Saturday morning’s temperatures in the Northampton area could dip as low as minus 15 degrees, Babcock said in a phone interview Friday from the National Weather Service office in Taunton.

The reason for the freeze is a mass of cold air from Canada that is being pulled into western Massachusetts by winds from the snowstorm that began in the region early Thursday.

“As that storm is pulling out, its north winds are grabbing that cold air down over us,” Babcock said. “This is pure Arctic air, really dry and cold.”

There is hope in the forecast. The weather service predicts temperatures will climb into the 20s on Saturday and on Sunday. “We will really splurge — all the way to the 30s,” Babcock said.

The warming trend will continue next week, with temperatures predicted to reach the mid 40s on Monday.
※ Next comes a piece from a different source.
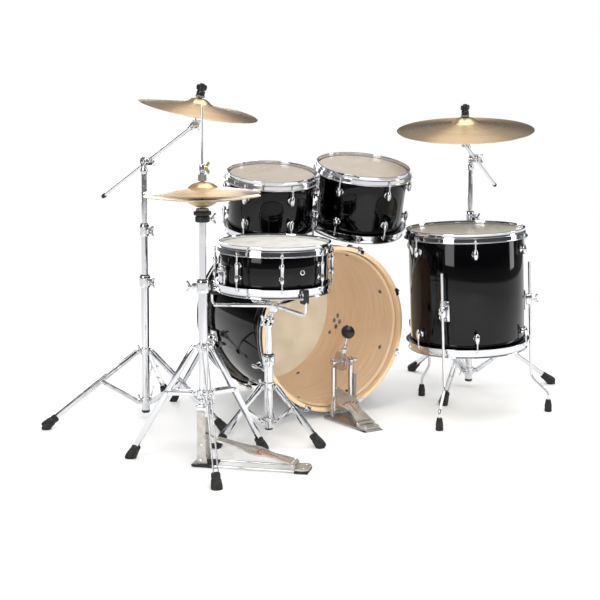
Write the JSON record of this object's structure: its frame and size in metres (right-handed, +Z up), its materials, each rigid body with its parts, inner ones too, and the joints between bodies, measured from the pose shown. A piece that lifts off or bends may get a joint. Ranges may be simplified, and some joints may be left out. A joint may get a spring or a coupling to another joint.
{
  "type": "acoustic drum kit",
  "caption": "Acoustic drum kit with bass drum, rack toms, floor tom, snare, hi-hat, boom cymbal stands and pedals, set up ready to play.",
  "frame": {"origin": "floor point under the middle of the kit's footprint box", "axes": "+Y the way the drummer faces, +X the drummer's right, +Z up"},
  "size_m": [1.9806, 1.1701, 1.1779],
  "materials": {
    "black_lacquered_maple": "gloss black lacquer over maple ply",
    "maple_hoop": "black lacquered maple, clear lacquered inside",
    "clear_film": "clear polyester film",
    "cream_film": "cream polyester film",
    "coated_film": "white sprayed coating on polyester film",
    "chrome": "chrome plate on steel and zinc",
    "steel_rim": "chrome plate on pressed steel",
    "snare_wire": "drawn steel wire",
    "bronze": "lathed cymbal bronze",
    "rubber": "moulded black rubber",
    "cast_aluminium": "satin cast aluminium",
    "chain": "steel roller chain"
  },
  "bodies": {
    "root": {"bass_shell": "black_lacquered_maple", "bass_batter_head": "clear_film", "bass_front_head": "cream_film", "bass_hoops": "maple_hoop", "bass_hardware": "chrome", "tom_bracket": "chrome", "floor_tom_legs": "chrome", "snare_stand_base": "chrome", "hihat_base": "chrome", "crash_base": "chrome", "ride_base": "chrome", "pedal_base": "chrome", "rubber_feet": "rubber"},
    "spur_left": {"spur_left": "chrome"},
    "spur_right": {"spur_right": "chrome"},
    "tom_12_lock": {"tom_12_lock": "chrome"},
    "tom_12_arm": {"tom_12_arm": "chrome"},
    "tom_12": {"tom_12_shell": "black_lacquered_maple", "tom_12_heads": "clear_film", "tom_12_hoops": "steel_rim", "tom_12_hardware": "chrome"},
    "tom_13_lock": {"tom_13_lock": "chrome"},
    "tom_13_arm": {"tom_13_arm": "chrome"},
    "tom_13": {"tom_13_shell": "black_lacquered_maple", "tom_13_heads": "clear_film", "tom_13_hoops": "steel_rim", "tom_13_hardware": "chrome"},
    "floor_tom": {"floor_tom_shell": "black_lacquered_maple", "floor_tom_heads": "clear_film", "floor_tom_hoops": "steel_rim", "floor_tom_hardware": "chrome"},
    "snare_post": {"snare_stand_post": "chrome"},
    "snare": {"snare_basket": "chrome", "snare_shell": "black_lacquered_maple", "snare_heads": "coated_film", "snare_hoops": "steel_rim", "snare_hardware": "chrome", "snare_wires": "snare_wire"},
    "snare_lever": {"snare_lever": "chrome"},
    "hihat_tube": {"hihat_tube": "chrome", "hihat_bottom_cymbal": "bronze"},
    "hihat_rod": {"hihat_rod": "chrome"},
    "hihat_clutch": {"hihat_clutch": "chrome", "hihat_top_cymbal": "bronze"},
    "hihat_footboard": {"hihat_footboard": "cast_aluminium"},
    "pedal_footboard": {"pedal_footboard": "cast_aluminium"},
    "pedal_beater": {"pedal_beater": "chrome"},
    "pedal_chain": {"pedal_chain": "chain"},
    "crash_middle_tube": {"crash_middle_tube": "chrome"},
    "crash_upper_tube": {"crash_upper_tube": "chrome"},
    "crash_boom_clamp": {"crash_boom_clamp": "chrome"},
    "crash_boom": {"crash_boom": "chrome"},
    "crash_tilter": {"crash_tilter": "chrome"},
    "crash_cymbal": {"crash_cymbal": "bronze"},
    "ride_middle_tube": {"ride_middle_tube": "chrome"},
    "ride_upper_tube": {"ride_upper_tube": "chrome"},
    "ride_boom_clamp": {"ride_boom_clamp": "chrome"},
    "ride_boom": {"ride_boom": "chrome"},
    "ride_tilter": {"ride_tilter": "chrome"},
    "ride_cymbal": {"ride_cymbal": "bronze"}
  },
  "joints": [
    {"name": "spur_left_fold", "type": "hinge", "parent": "root", "child": "spur_left", "pos_m": [-0.3353, 0.348, 0.2473], "axis": [-0.9279, 0, 0.3729], "range_deg": [0, 105]},
    {"name": "spur_right_fold", "type": "hinge", "parent": "root", "child": "spur_right", "pos_m": [0.2641, 0.348, 0.2473], "axis": [-0.9279, 0, -0.3729], "range_deg": [0, 105]},
    {"name": "tom_12_height", "type": "slide", "parent": "root", "child": "tom_12_lock", "axis": [0, 0, 1], "range_m": [0, 0.03]},
    {"name": "tom_12_swivel", "type": "hinge", "parent": "tom_12_lock", "child": "tom_12_arm", "pos_m": [-0.0576, 0.323, 0.7], "axis": [0, 0, -1], "range_deg": [0, 30]},
    {"name": "tom_12_tilt", "type": "hinge", "parent": "tom_12_arm", "child": "tom_12", "pos_m": [-0.0576, 0.323, 0.762], "axis": [1, 0, 0], "range_deg": [-15, 0]},
    {"name": "tom_13_height", "type": "slide", "parent": "root", "child": "tom_13_lock", "axis": [0, 0, 1], "range_m": [0, 0.03]},
    {"name": "tom_13_swivel", "type": "hinge", "parent": "tom_13_lock", "child": "tom_13_arm", "pos_m": [-0.0136, 0.323, 0.7], "axis": [0, 0, 1], "range_deg": [0, 30]},
    {"name": "tom_13_tilt", "type": "hinge", "parent": "tom_13_arm", "child": "tom_13", "pos_m": [-0.0136, 0.323, 0.762], "axis": [1, 0, 0], "range_deg": [-14, 0]},
    {"name": "floor_tom_height", "type": "slide", "parent": "root", "child": "floor_tom", "axis": [-0.033, 0.003, 0.9995], "range_m": [-0.06, 0.06]},
    {"name": "snare_height", "type": "slide", "parent": "root", "child": "snare_post", "axis": [0, 0, 1], "range_m": [-0.015, 0.1]},
    {"name": "snare_tilt", "type": "hinge", "parent": "snare_post", "child": "snare", "pos_m": [-0.3876, -0.187, 0.4], "axis": [1, 0, 0], "range_deg": [0, 20]},
    {"name": "snare_strainer", "type": "hinge", "parent": "snare", "child": "snare_lever", "pos_m": [-0.5788, -0.21045, 0.58732], "axis": [0, -0.9998, -0.02], "range_deg": [0, 100]},
    {"name": "hihat_pedal", "type": "hinge", "parent": "root", "child": "hihat_footboard", "pos_m": [-0.49143, -0.52506, 0.024], "axis": [-0.6947, -0.7193, 0], "range_deg": [0, 1.91], "stiffness_Nm_per_rad": 60, "springref_deg": -5.16},
    {"name": "hihat_pull", "type": "slide", "parent": "root", "child": "hihat_rod", "axis": [0, 0, -1], "range_m": [0, 0.0086]},
    {"name": "hihat_height", "type": "slide", "parent": "root", "child": "hihat_tube", "axis": [0, 0, 1], "range_m": [-0.1, 0.1]},
    {"name": "hihat_clutch_set", "type": "slide", "parent": "hihat_rod", "child": "hihat_clutch", "axis": [0, 0, 1], "range_m": [-0.101, 0.101]},
    {"name": "bass_pedal", "type": "hinge", "parent": "root", "child": "pedal_footboard", "pos_m": [-0.0356, -0.24, 0.02], "axis": [-1, 0, 0], "range_deg": [0, 7.9], "stiffness_Nm_per_rad": 20, "springref_deg": -5.73},
    {"name": "beater_swing", "type": "hinge", "parent": "root", "child": "pedal_beater", "pos_m": [-0.0356, -0.088, 0.206], "axis": [-1, 0, 0], "range_deg": [0, 41]},
    {"name": "pedal_chain_pull", "type": "slide", "parent": "root", "child": "pedal_chain", "axis": [0, 0, -1], "range_m": [0, 0.026]},
    {"name": "crash_lower_height", "type": "slide", "parent": "root", "child": "crash_middle_tube", "axis": [0, 0, 1], "range_m": [-0.08, 0.12]},
    {"name": "crash_upper_height", "type": "slide", "parent": "crash_middle_tube", "child": "crash_upper_tube", "axis": [0, 0, -1], "range_m": [-0.12, 0.08]},
    {"name": "crash_boom_tilt", "type": "hinge", "parent": "crash_upper_tube", "child": "crash_boom_clamp", "pos_m": [-0.6206, 0.28, 0.908], "axis": [-0.9756, -0.2194, 0], "range_deg": [-15, 30]},
    {"name": "crash_boom_slide", "type": "slide", "parent": "crash_boom_clamp", "child": "crash_boom", "axis": [0.1955, -0.8693, 0.4539], "range_m": [-0.1, 0.1]},
    {"name": "crash_tilter_angle", "type": "hinge", "parent": "crash_boom", "child": "crash_tilter", "pos_m": [-0.54704, 0.03495, 1.038], "axis": [0.9756, 0.2194, 0], "range_deg": [-25, 25]},
    {"name": "crash_cymbal_rock", "type": "hinge", "parent": "crash_tilter", "child": "crash_cymbal", "pos_m": [-0.53292, 0.01801, 1.12875], "axis": [0.9713, 0.2309, -0.0563], "range_deg": [-6, 6], "stiffness_Nm_per_rad": 3},
    {"name": "ride_lower_height", "type": "slide", "parent": "root", "child": "ride_middle_tube", "axis": [0, 0, 1], "range_m": [-0.075, 0.12]},
    {"name": "ride_upper_height", "type": "slide", "parent": "ride_middle_tube", "child": "ride_upper_tube", "axis": [0, 0, -1], "range_m": [-0.12, 0.075]},
    {"name": "ride_boom_tilt", "type": "hinge", "parent": "ride_upper_tube", "child": "ride_boom_clamp", "pos_m": [0.6634, 0.067, 0.895], "axis": [-0.619, 0.7854, 0], "range_deg": [-12, 30]},
    {"name": "ride_boom_slide", "type": "slide", "parent": "ride_boom_clamp", "child": "ride_boom", "axis": [-0.7464, -0.5882, 0.3114], "range_m": [-0.1, 0.1]},
    {"name": "ride_tilter_angle", "type": "hinge", "parent": "ride_boom", "child": "ride_tilter", "pos_m": [0.52354, -0.06614, 0.958], "axis": [0.619, -0.7854, 0], "range_deg": [-20, 25]},
    {"name": "ride_cymbal_rock", "type": "hinge", "parent": "ride_tilter", "child": "ride_cymbal", "pos_m": [0.51459, -0.08249, 1.05851], "axis": [0.6221, -0.7825, -0.0252], "range_deg": [-6, 6], "stiffness_Nm_per_rad": 3}
  ],
  "couplings": [
    {"joint": "hihat_pull", "follows": "hihat_pedal", "m_per_rad": 0.252},
    {"joint": "hihat_clutch_set", "follows": "hihat_height", "ratio": 1},
    {"joint": "beater_swing", "follows": "bass_pedal", "ratio": 5.1667},
    {"joint": "pedal_chain_pull", "follows": "bass_pedal", "m_per_rad": 0.186}
  ]
}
After that, another cold front will move in and the thermometer will drop to the single digits again, according to the weather service. “It’s a roller coaster,” Babcock said.

Meanwhile, what do these record-breaking cold temperatures this weekend suggest about global warming?

Not much, according to two local experts, who drew a distinction between short-term weather phenomena and longer-term climate change.

“A single cold day, week or month is simply weather,” said Michael Rawlins, an assistant professor of geoscience and manager of the Climate System Research Center at the University of Massachusetts Amherst, in an email message.

“Our region’s climate, which is the average of all weather over a given period of time, is warming,” Rawlins said. “It would take many years of colder than average weather to reverse that trend.”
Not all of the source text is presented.